Although already an accomplished painter in the Chinese style, Ch'en Shu-jen went to Japan before 1911 to study art. He made a brief trip to China after the Wuchang revolt in 1911, but soon returned to Japan with his family. He remained in Japan until 1916, studying at Rikkyo University, an American missionary institution in Tokyo, and teaching at a Chinese school in Yokohama. Feng Tzu-yu, with whom Ch'en had formed a lasting friendship, was then in the United States to raise funds for Sun Yat-sen's cause and was the editor of Min-kuo tsa-chih [republican magazine] in San Francisco, the official party organ for the overseas Chinese communities of North America. Because of Feng's many activities, he invited Ch'en Shu-jen to edit the journal from Tokyo in 1915. Ch'en did so in 1915-16; his editorials were written under the name Hsia-wai-che.

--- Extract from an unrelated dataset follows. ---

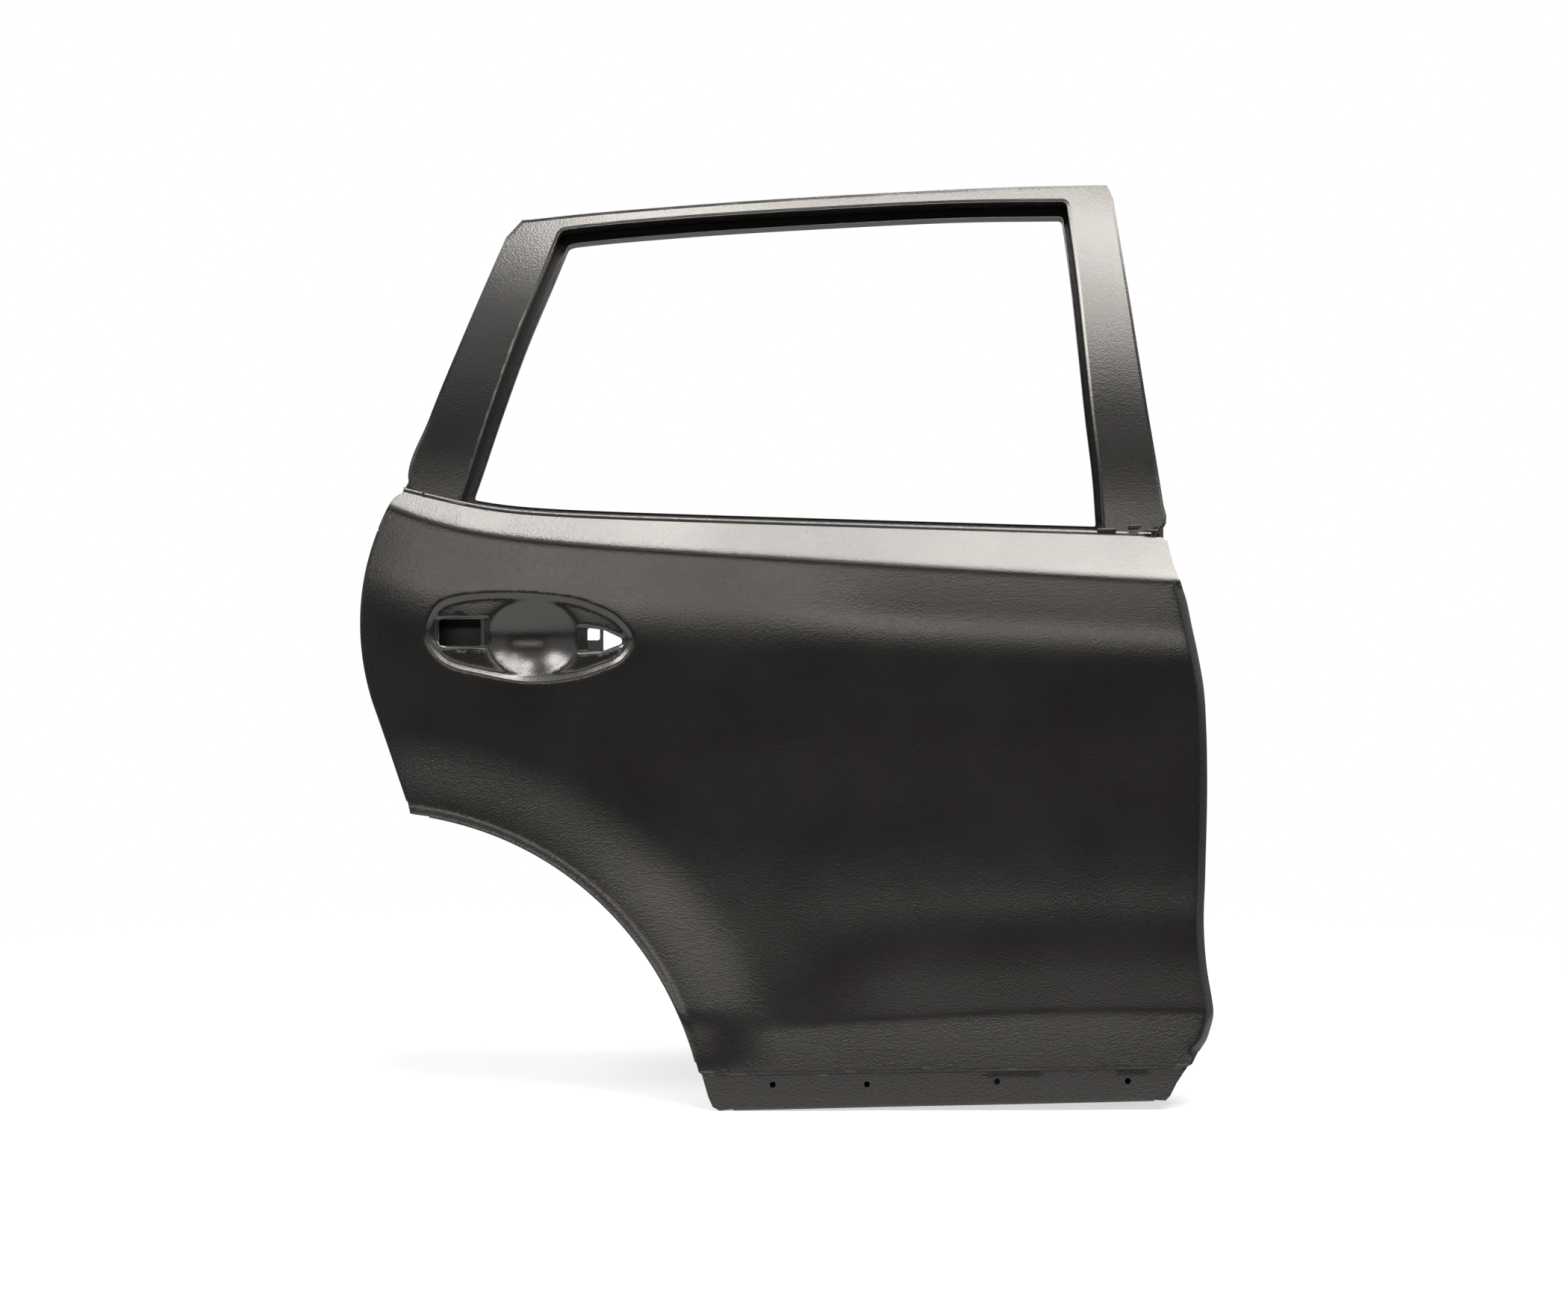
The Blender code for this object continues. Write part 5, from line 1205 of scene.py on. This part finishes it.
# Floor, just below the sill: its size, and distances over which its paper whitens and over which, in
# reflections, it turns to painted shade of the unlit room
FLOOR_Z = -0.5187
FLOOR_HALF = 20.0
FLOOR_MIDDLE = (-0.54, 0.0, FLOOR_Z)
FLOOR_WHITENS = (1.25, 2.2)
ROOM_MIDDLE = (-0.54, 2.6, FLOOR_Z)
FLOOR_DARKENS = (4.4, 5.3)


def floor_paint():
    """White studio paper. It keeps the door's shadow nearby and runs into the white behind it further off. To
    reflections and bounced light it is pale near the door and dark far in front of it: painted shade of the
    unlit room.
    """
    made = bpy.data.materials.new("studio_paper")
    tree = empty_tree(made)
    place = add_node(tree, "TexCoord").outputs["Object"]
    camera_ray = add_node(tree, "LightPath").outputs["Is Camera Ray"]

    def beyond(middle, near, far):
        """A share that rises from nought to one between two distances from a point."""
        away = add_node(tree, "VectorMath", {"operation": "DISTANCE"}, {0: place, 1: middle})
        values = {"Value": away.outputs["Value"], "From Min": near, "From Max": far}
        share = add_node(tree, "MapRange", {"interpolation_type": "SMOOTHSTEP"}, values)
        return share.outputs["Result"]

    paper = shader(tree, "BsdfDiffuse", "#aaaaaa")
    glow = shader(tree, "Emission", "#ffffff", Strength=0.62)
    near = add_node(tree, "AddShader", inputs={0: paper, 1: glow}).outputs[0]
    white = shader(tree, "Emission", "#ffffff", Strength=1.0)
    seen = mix(tree, beyond(FLOOR_MIDDLE, *FLOOR_WHITENS), near, white)
    pale = shader(tree, "BsdfDiffuse", "#f4f4f4")
    # Painted shade: far in front, rays other than the camera's see the paper dark, standing in for the unlit
    # room
    dark = shader(tree, "BsdfDiffuse", "#1c1c1c")
    reflected = mix(tree, beyond(ROOM_MIDDLE, *FLOOR_DARKENS), pale, dark)
    whole = mix(tree, camera_ray, reflected, seen)
    add_node(tree, "OutputMaterial", inputs={"Surface": whole})
    return made


def painted_room_shade():
    """Painted shade: a dark sheet standing in for the unlit end of the studio, which the upright part of the
    skin reflects.
    """
    return plain_coat("painted_room_shade", {"Base Color": colour("#161616"), "Roughness": 1.0})


def studio():
    world()
    corners = [(FLOOR_HALF * x, FLOOR_HALF * y, FLOOR_Z) for x, y in ((-1, -1), (1, -1), (1, 1), (-1, 1))]
    flat_object("floor", corners, floor_paint())
    # A dark sheet far in front, unseen by the camera and casting no shadow: painted shade of the unlit room
    # for the skin to reflect
    corners = [(-4, -5, FLOOR_Z), (3, -5, FLOOR_Z), (3, -5, 3.6), (-4, -5, 3.6)]
    wall = flat_object("far_wall", corners, painted_room_shade())
    wall.visible_camera = False
    wall.visible_shadow = False
    for settings in LAMPS:
        lamp(*settings)


def camera():
    seen = bpy.data.cameras.new("camera")
    seen.lens = 67.8
    seen.sensor_width = 36
    seen.clip_end = 100
    made = bpy.data.objects.new("camera", seen)
    put(made, (-0.537, -3.948, 0.259), (-0.537, -0.052, 0.089))
    bpy.context.scene.camera = made


def main():
    coats = {
        "skin_coat": electrocoat("skin_coat", "#0c0b0a", 0.23),
        "inner_coat": electrocoat("inner_coat", "#0b0a0a", 0.36),
        "deep_coat": electrocoat("deep_coat", "#0a0909", 0.4),
        "mastic": sealant("mastic"),
        "zinc": zinc_plate("zinc"),
    }
    finish_nodes(coats)
    outer_skin(coats["skin_coat"])
    window_frame_skin(coats["skin_coat"])
    inner_pressing(coats["inner_coat"])
    belt_details(coats["skin_coat"])
    studio()
    camera()
    bpy.context.scene.view_settings.view_transform = "Standard"


main()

Throughout the decade between the organization of the Chung-hua ko-ming-tang in 1914 and Sun Yat-sen's establishment of a territorial base in Kwangtung in 1923, Sun placed considerable emphasis on the development of party affairs in overseas Chinese communities, notably in North America. In 1916, on the recommendation of Feng Tzu-yu, Sun appointed Ch'en Shu-jen director of party affairs in Canada. For six years Ch'en was active in party work among the overseas Chinese of Canada and the United States, raising funds and conducting propaganda and public relations work for Sun Yat-sen's cause. In 1917 he became editor of the Hsin min-kuo pao [new republican journal] of Victoria, British Columbia.

Ch'en returned to China in 1922 and was appointed to a nine-member committee in Shanghai charged with drafting a plan for the reorganization of Sun Yat-sen's party. Among the other committee members were Ch'en Tuhsiu, Ting Wei-fen and Mao Tzu-ch'uan. Ch'en Shu-jen's official party post at Shanghai was that of deputy director of the general affairs department. In the January 1923 reshuffle he was promoted to director of the department. After the party was reorganized in January 1924 and collaboration with the Chinese Communist party began, other men became dominant, and Ch'en was relegated to a subordinate role in party affairs. At Canton in 1924 he became friendly with Wang Ching-wei (q.v.), and the two remained close friends until Wang's political break with the party in 1939. Between 1923 and 1927 Ch'en Shu-jen served in the Kwangtung provincial government at Canton, four times as commissioner of civil affairs and twice as acting provincial governor. He also served as chief secretary of the National Government. Ch'en favorably impressed contemporaries with his clean and honest administration at Canton. Ch'en Shu-jen's career in Canton ended when the Communists seized control in December 1927 and launched the brief and abortive Canton Commune. From 1928 to 1931 his friendship with Wang Ching-wei and his association with Wang's faction of the Kuomintang made Ch'en persona non grata to the Nanking government under Chiang Kai-shek. In 1930 Ch'en attended the so-called enlarged conference of the Kuomintang held at Peiping when Wang Ching-wei joined the military coalition of Feng Yü-hsiang and Yen Hsi-shan (qq.v.) in open defiance of Nanking. In December 1931 Ch'en was elected an alternate member of the Central Executive Committee of the Kuomintang, and in 1932 he was named head of the party's overseas Chinese affairs commission, a post he retained until his death. As a Cantonese, Ch'en Shu-jen generally was associated during the early 1930's with the southwest group in the Kuomintang and was identified with such leaders as Hu Han-min and Ch'en Chi-t'ang. When Wang Ching-wei left Chungking and broke with Chiang Kai-shek in 1939, Ch'en Shu-jen was among the small number of Wang's personal associates who refused to support him and who remained with the wartime government at Chungking. Ch'en's post as head of the party's overseas commission gave him some prestige but no real power.

While a nominal official of the Kuomintang, Ch'en composed many patriotic poems at Chungking during the war years. The poems were later published privately as a collection entitled Chuan-ai chi [dedicated love] or Chanch'en chi [dust of war]. Ch'en's poems sang praise for the gallant Chinese soldiers fighting the Japanese invaders and expressed his nostalgia for the areas of China then under Japanese occupation. Some Chinese literati saw a lingering affection for Wang Ching-wei in the verses. Presumably as a reward for his loyalty to Chungking, Ch'en was elected to membership on the Central Executive Committee of the Kuomintang at its Sixth National Congress in 1 945. He returned to Nanking with the National Government in 1945. Ch'en, by temperament apolitical, withdrew from politics in the postwar period and devoted much of his time to painting. He planned to retire to a studio in a scenic spot near Canton, but he died suddenly in October 1948.

During the 1920's at Canton it had been fashionable for Kuomintang officials to send their sons to the Soviet Union for higher education. Thus, Ch'en's son, Ch'en Fu, had studied at Sun Yat-sen University in Moscow. He was arrested and executed as a Communist after his return to Canton.